The obvious implication is that, if you eliminate the conceptual framework — presto! you change nature and reality. Horkheimer says this is what happens with each passing historical era: “There are connections between the forms of judgment and the historical periods. A brief indication will show what is meant. The classificatory judgment is typical of prebourgeois society: this is the way it is, and man can do nothing about it…. Critical theory maintains: it need not be so; man can change reality” (italics added for emphasis).

From this, we can extrapolate why members of this new left believe that man can change his sex, which is just “assigned” at birth: because they are both Godless and materialist, they believe man is omnipotent. Things are not as they are because God or nature made them that way. Things are as they are because we conceive them so. Man creates reality.

This turns philosophy and theory on their head. Philosophy studies the true nature of things. But since there is no fundamental truth, philosophy becomes the motor to create a new reality.

Marx himself, once again, started it, writing in 1843, “Philosophers have hitherto only interpreted the world in various ways; the point is to change it.” Five years later, he added in the Manifesto, “Communism abolishes eternal truths. It abolishes all religion and all morality.”

CRT’s Goals to Dismantle Society

About a century and a half later, Harvard University’s Derrick Bell, the godfather of CRT, wrote, “As I see it, critical race theory recognizes that revolutionizing a culture begins with the radical assessment of it.” The works of CRT are suffused with calls for “theoretical deconstruction” and the like.

These are the true foes of those who want to conserve what is good about America (i.e., conservatives). They see all of American society as an oppressive hegemonic narrative that should be destroyed and replaced with a counter-narrative. “I believe we all have work to do to keep dismantling the organizing principle of this society,” says Alicia Garza, a founder of Black Lives Matter, a force that has already done a lot of cultural dismantling.

But starting in late 2020, a force has risen to push back: parents. “It didn’t take long for parents of all races to figure out that their children were being indoctrinated into a repellent ideology. Since the implementation of CRT at the school level began, genuine parental resistance to it bubbled up,” writes Abe Greenwald in a Commentary piece chronicling the counter-revolution.

Conservatives Shouldn’t Forget Common Enemy

Bright conservative minds engaged in an intellectual debate over the future of conservatism cannot forget this other fight against our common enemies.

On one side of the conservative debate (and this is an oversimplification) are some who believe the emphasis should be on natural law (the eternal precepts that govern man’s action); on the other are those who stress the natural rights, or the individual rights, that man has because of his nature.

As Catholic University’s Melissa Moschella recently told me, they are tied at the hip, however. We have a natural right to free speech because our nature permits us to speak, but also because free speech is a prerequisite for discovering truth, an aspect of human flourishing. Our nature also permits us to commit murder, but we have no right to exercise that capacity because it is contrary to human flourishing, and therefore to natural law.

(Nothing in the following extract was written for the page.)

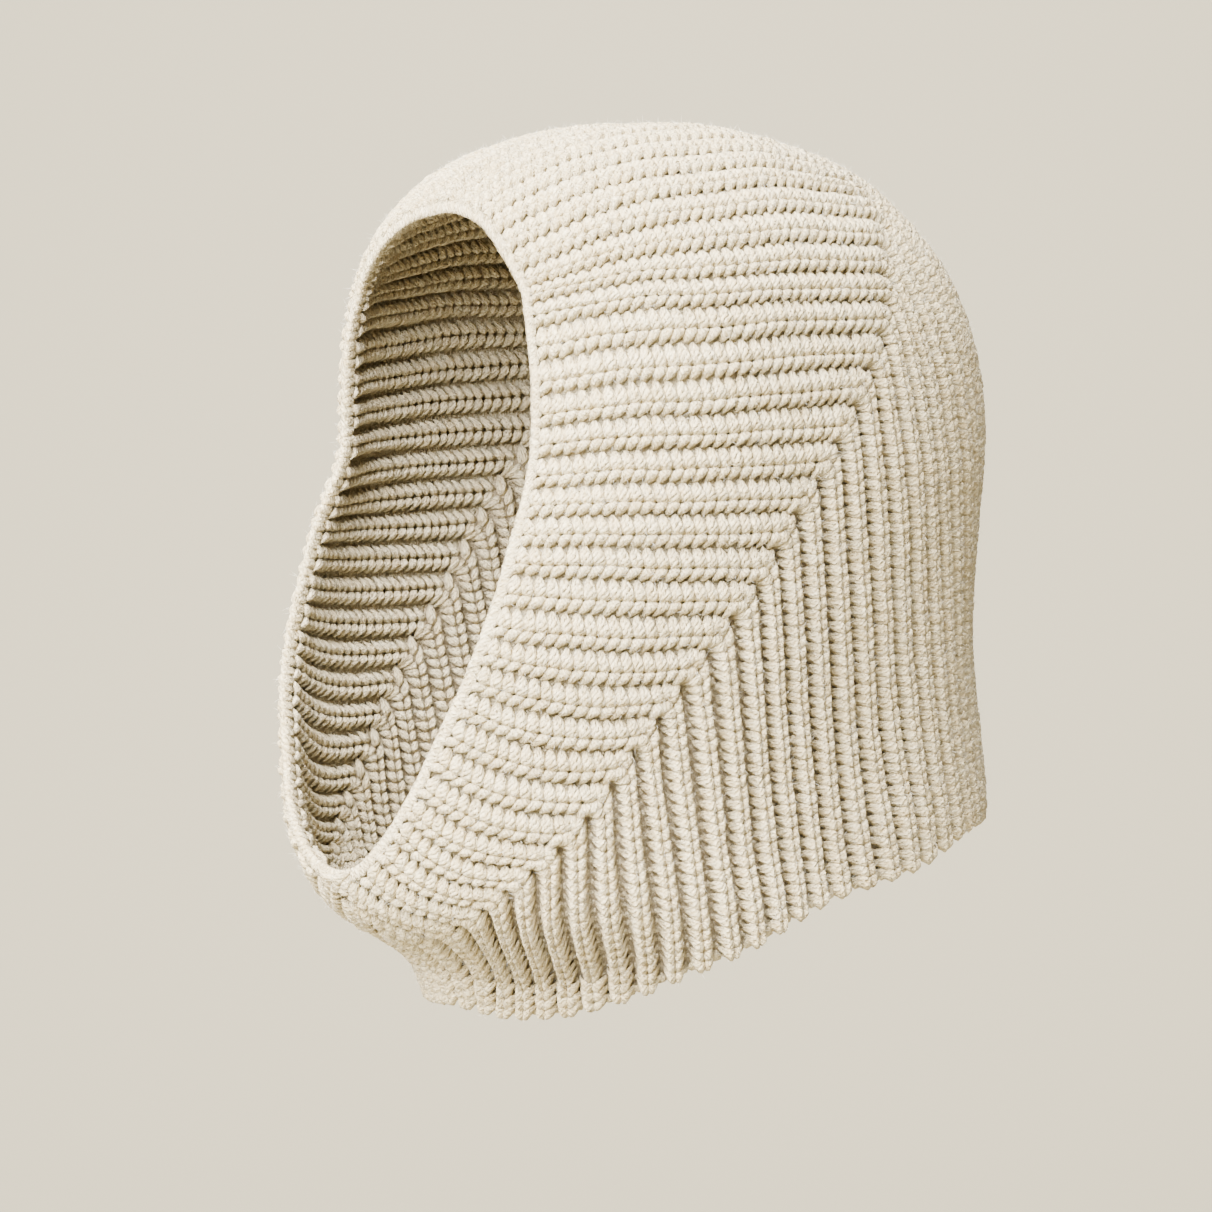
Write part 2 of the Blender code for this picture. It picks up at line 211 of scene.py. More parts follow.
HEM = [
    Guide(0.0, 0.000, 0.563, 0.800), Guide(4.5, 0.363, 0.530, 0.801), Guide(9.0, 0.655, 0.425, 0.807),
    Guide(12.5, 0.818, 0.292, 0.837), Guide(16.5, 0.922, 0.098, 0.865), Guide(20.5, 0.906, -0.055, 0.913),
    Guide(22.5, 0.813, -0.130, 0.939), Guide(24.5, 0.670, -0.187, 0.967), Guide(26.5, 0.506, -0.236, 0.988),
    Guide(28.5, 0.350, -0.275, 0.996), Guide(30.5, 0.200, -0.304, 0.995), Guide(33.0, 0.000, -0.322, 0.989),
]


# %% Reading the chart
def over_both_ends(table):
    """A table carried over its ends to the other half of the hood."""
    last = table[-1].rib
    before = [Guide(-row.rib, -row.across, row.along, row.down) for row in (table[2], table[1])]
    after = [Guide(2 * last - row.rib, -row.across, row.along, row.down) for row in (table[-2], table[-3])]
    return before + table + after


def guide_points(table, ribs):
    """Where a guide line passes some ribs."""
    across, along, down = curve_through(table, ribs).T
    return np.array([across * HALF_WIDTH, along * LENGTH, WALL - down * HEIGHT]).T


def rib_start(ribs):
    """Where ribs begin: at the face opening, or under the chin."""
    ribs = np.atleast_1d(ribs)
    at_rim = guide_points(over_both_ends(FACE_RIM), np.minimum(ribs, RIM_ENDS_AT))
    at_throat = guide_points(UNDER_CHIN, np.maximum(ribs, RIM_ENDS_AT))
    return np.where((ribs < RIM_ENDS_AT)[:, None], at_rim, at_throat)


# %% [markdown]
# One line of the chart becomes a path: a smooth bend from the rim through its middle to the mitre, then a
# straight run to the hem, laid on the form. Real ribs don't turn a sharp corner, so we round the mitre.

# %% The path of one rib
STEP = 0.0005
CORNER = 0.0055
Path = namedtuple("Path", "points normals mitre_at")


def lengths_along(points):
    """Running length along a line of points."""
    return np.concatenate([[0], np.cumsum(np.linalg.norm(np.diff(points, axis=0), axis=1))])


def walk(points, distances):
    """Points at some distances along a line of points."""
    along = lengths_along(points)
    return np.array([np.interp(distances, along, points[:, axis]) for axis in range(3)]).T


def rib_path(rib):
    """The path of one line of the chart, from the rim over the mitre to the hem, in even steps."""
    start = rib_start(rib)[0]
    middle = guide_points(over_both_ends(RIB_MIDDLE), rib)[0]
    turn = guide_points(over_both_ends(MITRE), rib)[0]
    end = guide_points(over_both_ends(HEM), rib)[0]
    first, second = np.linalg.norm(middle - start), np.linalg.norm(turn - middle)
    bend = first / (first + second)
    share = np.linspace(0, 1, 60)[:, None]
    front = (start * ((share - bend) * (share - 1) / bend)
             + middle * (share * (share - 1) / (bend * (bend - 1)))
             + turn * (share * (share - bend) / (1 - bend)))
    front = onto_form(front)
    back = onto_form(turn + (end - turn) * share)
    to_mitre, to_hem = lengths_along(front)[-1], lengths_along(back)[-1]
    corner = min(CORNER, 0.4 * to_mitre, 0.4 * to_hem)
    before = walk(front, np.arange(0, to_mitre - corner, STEP))
    after = walk(back, np.arange(corner, to_hem, STEP))
    share = np.linspace(0, 1, 12)[1:-1, None]
    bend = before[-1] * (1 - share) ** 2 + front[-1] * 2 * share * (1 - share) + after[0] * share ** 2
    whole = np.concatenate([before, onto_form(bend), after, back[-1:]])
    length = lengths_along(whole)[-1]
    points = walk(whole, np.linspace(0, length, int(length / STEP) + 1))
    if rib in (0, RIBS_A_SIDE):
        points[:, 0] = 0
    return Path(points, way_out(points), lengths_along(before)[-1] + corner / 2)


paths = {half / 2: rib_path(half / 2) for half in range(2 * RIBS_A_SIDE + 1)}
print("longest rib:", round(max(len(path.points) for path in paths.values()) * STEP, 3), "m")

# %% [markdown]
# Hand knitting is never perfectly even. A few long, weak waves run through the whole hood and shift the knit
# by a fraction of a millimetre, all pieces together.

# %% Gentle unevenness
chance = np.random.default_rng(7)
WAVES = 9
# How fast the waves turn, in radians a metre, and how high they are
WAVE_RATE, WAVE_HEIGHT = 120, 0.00015
wave_ways = chance.normal(0, 1, (WAVES, 3)) * WAVE_RATE
wave_starts = chance.uniform(0, 2 * pi, WAVES)
wave_shifts = chance.normal(0, 1, (WAVES, 3)) * WAVE_HEIGHT


def unevenness(points):
    """A small smooth shift for each point, alike for points that lie close together."""
    return np.sin(points @ wave_ways.T + wave_starts) @ wave_shifts


print("largest shift:", round(float(np.abs(unevenness(paths[16].points)).max()) * 1000, 2), "mm")

# %% [markdown]
# ## Yarn
# The yarn is matt cream wool, spun from a few plies with a soft halo of fibres. Its base colour drifts a
# little from stitch to stitch, and painted shade makes it deeper between the plies and between the fine
# strands. The twist of the plies and the fine fibres are bump too, and a touch of sheen gives the soft bright
# edge of wool.

# %% Parts that materials share
def ramp_of(nodes, low_at, low, high_at, high):
    """A ramp between two colours."""
    ramp = nodes.new("ShaderNodeValToRGB")
    ramp.color_ramp.elements[0].position = low_at
    ramp.color_ramp.elements[0].color = (*low, 1)
    ramp.color_ramp.elements[1].position = high_at
    ramp.color_ramp.elements[1].color = (*high, 1)
    return ramp


def multiply(nodes, links, colour, shade, strength):
    """A colour darkened by a shade."""
    mix = nodes.new("ShaderNodeMix")
    mix.data_type = "RGBA"
    mix.blend_type = "MULTIPLY"
    mix.inputs[0].default_value = strength
    links.new(colour, mix.inputs[6])
    links.new(shade, mix.inputs[7])
    return mix.outputs[2]


def bump(nodes, links, height, distance, below=None):
    """A bump of a height in metres, laid over another one."""
    relief = nodes.new("ShaderNodeBump")
    relief.inputs["Strength"].default_value = 1
    relief.inputs["Distance"].default_value = distance
    links.new(height, relief.inputs["Height"])
    if below is not None:
        links.new(below, relief.inputs["Normal"])
    return relief.outputs["Normal"]


# %% The wool material
PLIES_AROUND, PLIES_ALONG = 8, 5.2
PLY_BUMP, STRAND_BUMP, FELT_BUMP = 0.00035, 0.0010, 0.0010
STRAND_SLANT = radians(-34)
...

These distinctions, let me assure you, are lost on Marx, Bell, or Garza.

I have good friends and mentors on both sides of the conservative debate. They are intelligent, patriotic, and courageous. Their issues do matter. But let’s remember who are the real enemies of fundamental truth, and not become immersed in internal debates over theological principles, as the Byzantines did in 1453 when the Ottomans were at the gate.